The effect of CGA. [Best viewed with zoom-in.]

Effect of AG Decoder. We make a comparison on the Paris StreetView testing set to demonstrate the effect of our AG Decoder. Figure 5 presents that the model can generate semantically plausible results but contain blurriness, when we replace the AG Decoder in our model with vanilla decoder (without using attention mechanisms). Without the guidance of attention scores learned from high-level features, AG Decoder fails to generate textures consistent with surroundings. When we adopt AG Decoder under the guidance of attention scores learned from high-level features, our model can generate semantically and visually plausible results.

Fig. 5.
figure 5

The effect of AG Decoder. [Best viewed with zoom-in.]

Effect of MSGB. To verify the effect of MSGB, we replace the gated convolutions in the encoder of GC [28] with two types of MSGB which connects multiple gated convolutions in different styles (hierarchical and parallel) to make a comparison. For fair comparison, we keep the number of model parameters the same. As shown in Table 3, when adopting MSGB with gated convolutions connected in a hierarchical style, the model can obtain the best performance in all metrics.

Table 3. Quantitative comparisons between Gated Conv [28] and MSGB on CelebA dataset. \(^-\) Lower is better. \(^+\) Higher is better.

5 Conclusion

In this paper, we propose a confidence-based global attention guided network (CGAG-Net) with two key components, a confidence-based global attention layer in the encoder and an attention guided decoder to synthesize missing contents in masked images.
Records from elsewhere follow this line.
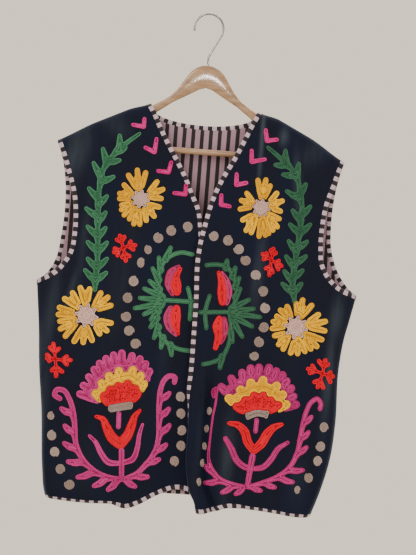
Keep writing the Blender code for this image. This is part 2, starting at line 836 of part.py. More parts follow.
def hook_path():
    """Centre line of the wire, from the tip over the top to the hub."""
    centre_z = WIRE_RADIUS - HOOK_RADIUS
    path = []
    for degrees in np.linspace(HOOK_TIP_DEG, HOOK_LEAVE_DEG, 19):
        angle = math.radians(degrees)
        path.append((HOOK_RADIUS * math.cos(angle), centre_z + HOOK_RADIUS * math.sin(angle)))
    leave = -math.radians(HOOK_LEAVE_DEG)
    x, z = path[-1]
    across = x - CENTRE_X - SHANK_BEND_RADIUS * (1.0 - math.cos(leave))
    down = across / math.tan(leave)
    for share in (0.25, 0.5, 0.75, 1.0):
        path.append((x - across * share, z - down * share))
    x, z = path[-1]
    for share in (0.5, 1.0):
        left = leave * (1.0 - share)
        path.append(
            (
                x - SHANK_BEND_RADIUS * (math.cos(left) - math.cos(leave)),
                z - SHANK_BEND_RADIUS * (math.sin(leave) - math.sin(left)),
            )
        )
    path.append((CENTRE_X, HUB_TOP_Z + GAP))
    return path


def hook(collection):
    path = hook_path()
    curve = bpy.data.curves.new("hanger_hook", "CURVE")
    curve.dimensions = "3D"
    curve.bevel_depth = WIRE_RADIUS
    curve.bevel_resolution = 2
    curve.use_fill_caps = True
    spline = curve.splines.new("POLY")
    spline.points.add(len(path) - 1)
    for point, (x, z) in zip(spline.points, path):
        point.co = (x, 0.0, z, 1.0)
    curve.materials.append(material(CHROME))
    collection.objects.link(bpy.data.objects.new("hanger_hook", curve))


def main():
    for old in list(bpy.data.objects):
        bpy.data.objects.remove(old, do_unlink=True)
    collection = bpy.data.collections.new("embroidered_folk_vest")
    bpy.context.scene.collection.children.link(collection)
    cloth(collection)
    yoke(collection)
    bar(collection)
    hook(collection)


main()
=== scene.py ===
import math

import bpy
import numpy as np
from mathutils import Matrix, Vector
from mathutils.bvhtree import BVHTree


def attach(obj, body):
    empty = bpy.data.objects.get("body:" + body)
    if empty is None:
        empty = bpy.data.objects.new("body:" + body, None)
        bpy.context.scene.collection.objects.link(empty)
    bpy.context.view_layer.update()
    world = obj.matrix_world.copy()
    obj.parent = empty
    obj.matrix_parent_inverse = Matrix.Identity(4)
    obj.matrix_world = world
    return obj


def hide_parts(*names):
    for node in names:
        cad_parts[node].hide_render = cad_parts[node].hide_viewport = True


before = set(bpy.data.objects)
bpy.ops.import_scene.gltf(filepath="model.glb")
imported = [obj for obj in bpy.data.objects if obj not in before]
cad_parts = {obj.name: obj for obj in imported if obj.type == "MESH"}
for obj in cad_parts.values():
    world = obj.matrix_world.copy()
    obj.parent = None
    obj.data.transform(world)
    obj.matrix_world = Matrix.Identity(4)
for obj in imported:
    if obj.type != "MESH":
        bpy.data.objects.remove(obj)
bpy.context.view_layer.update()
print("frame loaded:", len(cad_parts), "nodes")

# Camera: level, in front, rolled a little; lengths in metres
view = {
    "distance": 3.0,
    "planeY": -0.02,  # the plane where one pixel of the picture is pixelSize
    "pixelSize": 0.00175,
    "width": 416,
    "height": 555,
    "middleX": 0.0326,
    "middleZ": -0.461,
    "roll": 4.5,
}

roll = math.radians(view["roll"])
cameraRight = Vector((math.cos(roll), 0.0, math.sin(roll)))
cameraUp = Vector((-math.sin(roll), 0.0, math.cos(roll)))
cameraAt = Vector((view["middleX"], view["planeY"] - view["distance"], view["middleZ"]))


def addCamera():
    data = bpy.data.cameras.new("camera")
    data.sensor_width = 36.0
    data.lens = 36.0 * view["distance"] / (view["height"] * view["pixelSize"])
    camera = bpy.data.objects.new("camera", data)
    turn = Matrix((cameraRight, cameraUp, Vector((0.0, -1.0, 0.0)))).transposed()
    camera.matrix_world = Matrix.Translation(cameraAt) @ turn.to_4x4()
    bpy.context.scene.collection.objects.link(camera)
    bpy.context.scene.camera = camera


addCamera()

# How the vest is cut and how it hangs, seen from the front; side -1 is the viewer's left
drape = {
    "centreX": 0.003,
    "neckHalf": 0.094,
    "shoulderHalf": 0.2535,
    "neckZ": -0.164,
    "slope": 0.487,
    "shoulderRise": {-1: 0.0054, 1: 0.0078},
    "riseFromNeck": 0.26,  # share of the shoulder over which its arch comes and goes
    "riseToTip": 0.42,
    "overArm": 0.0120,  # radius of the turn over the hanger's arm
    "frontSwell": 0.033,
    "frontDrop": 0.78,
    "backSwell": 0.012,
    "backDrop": 0.30,
    "seamY": -0.004,
    "seam": 0.0003,
    "tape": 0.0090,  # width of the binding
    "tapeThick": 0.0031,
    "velvet": 0.0020,
    "endBlend": 0.045,
    "backHemZ": -0.849,
    "backNeckZ": -0.194,
}
slack = drape["overArm"] * (math.pi / 2 - 1.0)

sideLine = {  # z, half width, turn
    -1: [
        (-0.87, 0.2195, 0.012), (-0.852, 0.2255, 0.012), (-0.819, 0.2305, 0.011), (-0.713, 0.2405, 0.011),
        (-0.633, 0.251, 0.012), (-0.575, 0.256, 0.02), (-0.523, 0.262, 0.034), (-0.488, 0.266, 0.037),
        (-0.44, 0.268, 0.03), (-0.4, 0.29, 0.02), (-0.15, 0.29, 0.02),
    ],
    1: [
        (-0.866, 0.242, 0.012), (-0.829, 0.2545, 0.012), (-0.754, 0.2715, 0.012), (-0.7, 0.275, 0.013),
        (-0.603, 0.2735, 0.018), (-0.555, 0.278, 0.024), (-0.51, 0.287, 0.028), (-0.472, 0.294, 0.028),
        (-0.43, 0.296, 0.028), (-0.39, 0.3, 0.02), (-0.15, 0.3, 0.02),
    ],
}
underarmZ = {-1: -0.489, 1: -0.473}
sideHemZ = {-1: -0.866, 1: -0.864}
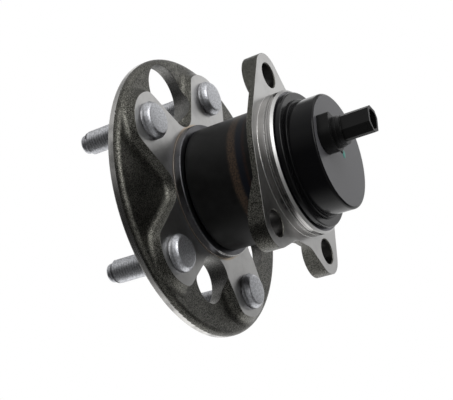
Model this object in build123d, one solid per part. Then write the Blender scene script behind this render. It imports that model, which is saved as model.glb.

By measuring reliability of global features and predicting missing contents at each level of the attention guided decoder with semantically-coherent and texture-coherent features, our CGAG-Net can generate semantically and visually plausible results with continuous structures and textures. Extensive experiments on different datasets demonstrate that our methods can significantly outperforms other state-of-the-art approaches in image inpainting.